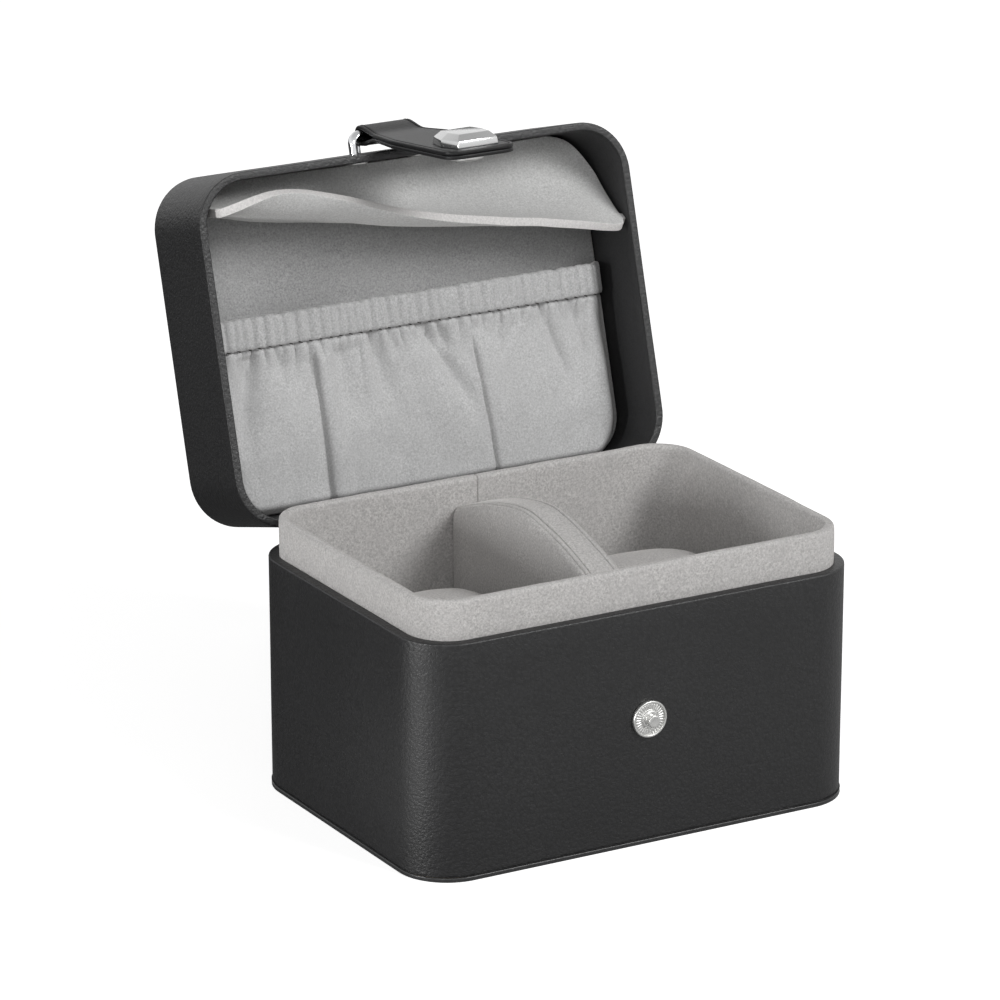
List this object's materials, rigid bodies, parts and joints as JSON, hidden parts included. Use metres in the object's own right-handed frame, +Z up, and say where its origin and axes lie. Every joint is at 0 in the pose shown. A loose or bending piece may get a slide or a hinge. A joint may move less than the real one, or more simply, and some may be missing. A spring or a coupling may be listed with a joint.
{
  "type": "watch travel case",
  "caption": "Rounded box with a hinged lid, snap strap, velvet collar, watch cushions, a padded divider and an elastic lid pocket with a flap, lid open.",
  "frame": {"origin": "centre of the base's underside", "axes": "+Z up, -Y towards the front, where the stud and the strap are, +X to the right seen from the front"},
  "size_m": [0.125, 0.1469, 0.1609],
  "materials": {
    "leatherette": "black PU leatherette, fine pebble grain, satin",
    "strap_leather": "black PU leather strap, fine grain, satin",
    "velvet": "warm grey short-pile velvet, soft sheen",
    "greyboard": "dense greyboard, matt",
    "foam": "pale open-cell padding foam",
    "elastic": "flat woven elastic",
    "loop_chrome": "polished chrome wire",
    "clasp_metal": "polished nickel plate with bright bevels",
    "snap_metal": "satin nickel-plated snap fittings",
    "hinge_metal": "nickel-plated steel hinges"
  },
  "bodies": {
    "case": {"base_board": "greyboard", "base_wrap": "leatherette", "base_plate": "leatherette", "floor_pad": "velvet", "collar_board": "greyboard", "collar_velvet": "velvet", "stud_flange": "snap_metal", "stud_post": "snap_metal", "stud_washer": "snap_metal", "hinge_base_leaves": "hinge_metal", "hinge_base_rivets": "hinge_metal", "hinge_pins": "hinge_metal"},
    "lid": {"lid_board": "greyboard", "lid_wrap": "leatherette", "lid_wall_lining": "leatherette", "lid_foam": "foam", "lid_card_panel": "greyboard", "lid_velvet": "velvet", "pocket_panel": "velvet", "pocket_hem": "velvet", "pocket_elastic": "elastic", "flap_seam_tape": "velvet", "strap_loop": "loop_chrome", "strap_loop_washers": "snap_metal", "hinge_lid_leaves": "hinge_metal", "hinge_lid_rivets": "hinge_metal"},
    "flap": {"flap_sheet": "velvet"},
    "strap_root": {"strap_fold": "strap_leather"},
    "strap_end": {"strap_outer": "strap_leather", "strap_lining": "strap_leather", "clasp_plate": "clasp_metal", "clasp_rivet": "snap_metal", "snap_socket": "snap_metal", "snap_spring": "snap_metal"},
    "divider": {"divider_board": "greyboard", "divider_pad": "velvet"},
    "cushion_left": {"cushion_left_cover": "velvet", "cushion_left_core": "foam"},
    "cushion_right": {"cushion_right_cover": "velvet", "cushion_right_core": "foam"}
  },
  "joints": [
    {"name": "lid_hinge", "type": "hinge", "parent": "case", "child": "lid", "pos_m": [0, 0.0472, 0.0612], "axis": [-1, 0, 0], "range_deg": [-106, 0]},
    {"name": "strap_swing", "type": "hinge", "parent": "lid", "child": "strap_root", "pos_m": [0, 0.08734, 0.15039], "axis": [-1, 0, 0], "range_deg": [0, 110]},
    {"name": "strap_drape", "type": "hinge", "parent": "strap_root", "child": "strap_end", "pos_m": [0, 0.0705, 0.15276], "axis": [-1, 0, 0], "range_deg": [0, 13.85]},
    {"name": "flap_fold", "type": "hinge", "parent": "lid", "child": "flap", "pos_m": [0, 0.08953, 0.14134], "axis": [1, 0, 0], "range_deg": [0, 44]},
    {"name": "divider_lift", "type": "slide", "parent": "case", "child": "divider", "axis": [0, 0, 1], "range_m": [0, 0.07]},
    {"name": "cushion_left_lift", "type": "slide", "parent": "case", "child": "cushion_left", "axis": [0, 0, 1], "range_m": [0, 0.07]},
    {"name": "cushion_right_lift", "type": "slide", "parent": "case", "child": "cushion_right", "axis": [0, 0, 1], "range_m": [0, 0.07]}
  ],
  "couplings": [
    {"joint": "strap_drape", "follows": "lid_hinge", "ratio": -0.13059},
    {"joint": "flap_fold", "follows": "lid_hinge", "ratio": -0.415}
  ]
}
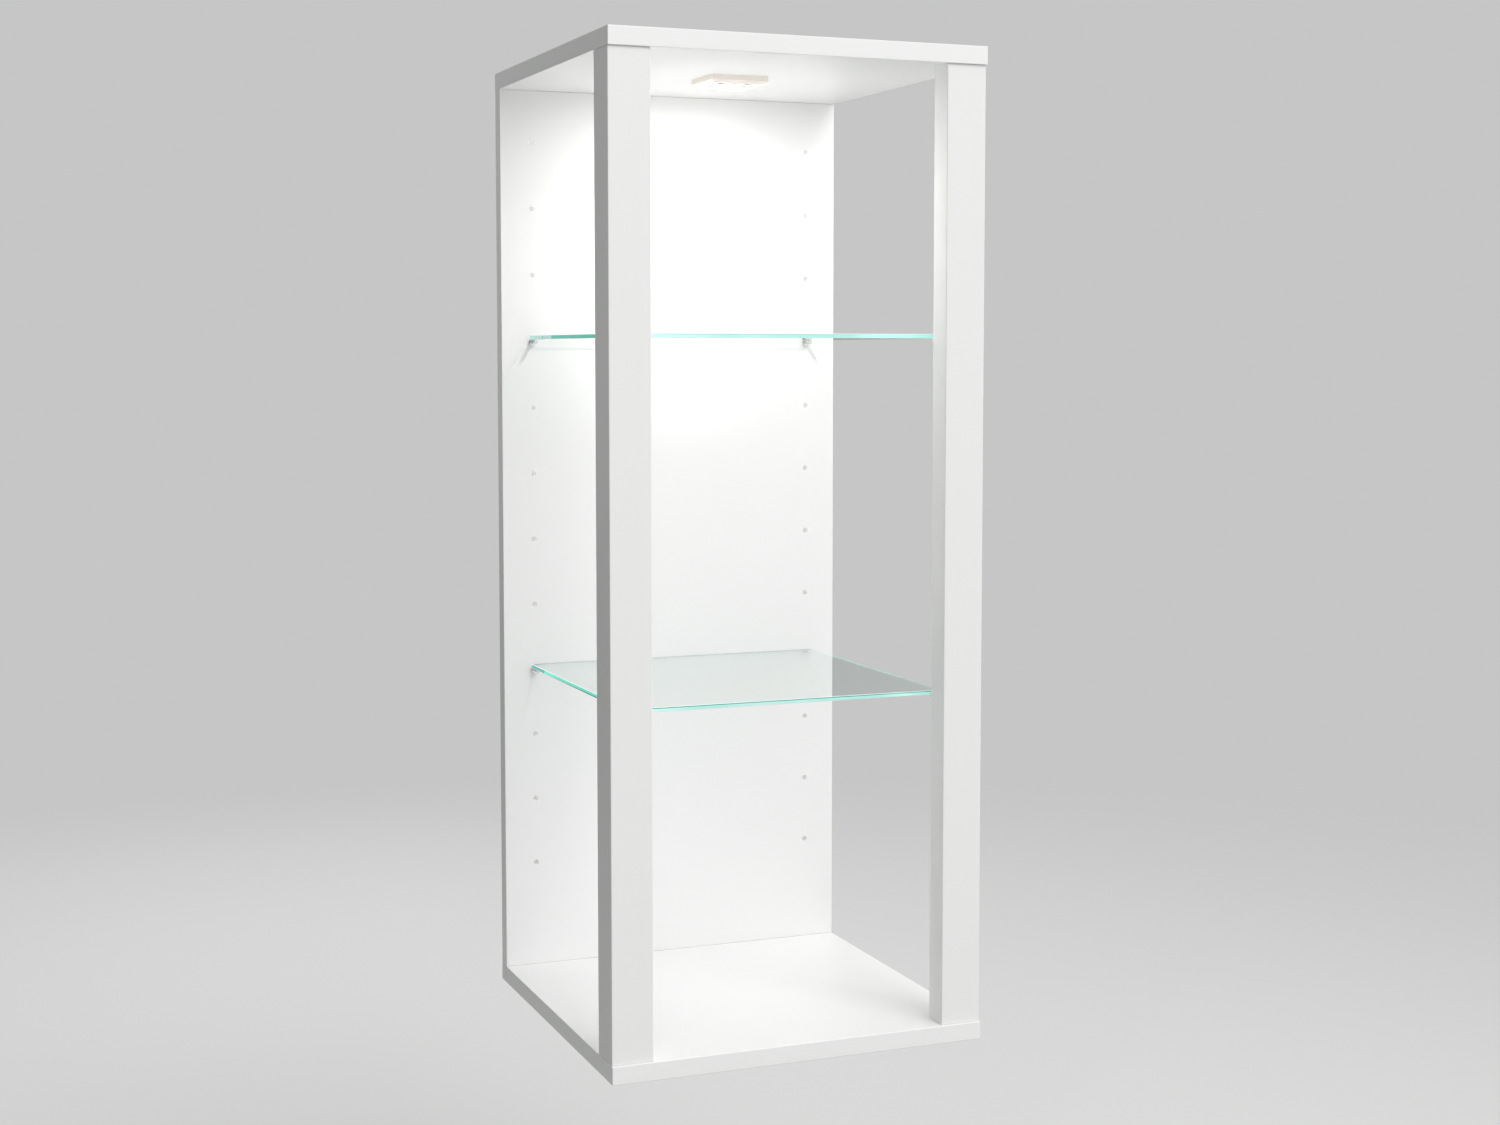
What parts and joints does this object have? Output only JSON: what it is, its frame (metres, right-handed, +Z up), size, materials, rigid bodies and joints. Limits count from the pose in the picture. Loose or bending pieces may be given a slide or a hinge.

### Written instruction
Scan the listing above. Collect all lines with the word "object".

### Response
List this object's materials, rigid bodies, parts and joints as JSON, hidden parts included. Use metres in the object's own right-handed frame, +Z up, and say where its origin and axes lie. Every joint is at 0 in the pose shown. A loose or bending piece may get a slide or a hinge. A joint may move less than the real one, or more simply, and some may be missing. A spring or a coupling may be listed with a joint.
What parts and joints does this object have? Output only JSON: what it is, its frame (metres, right-handed, +Z up), size, materials, rigid bodies and joints. Limits count from the pose in the picture. Loose or bending pieces may be given a slide or a hinge.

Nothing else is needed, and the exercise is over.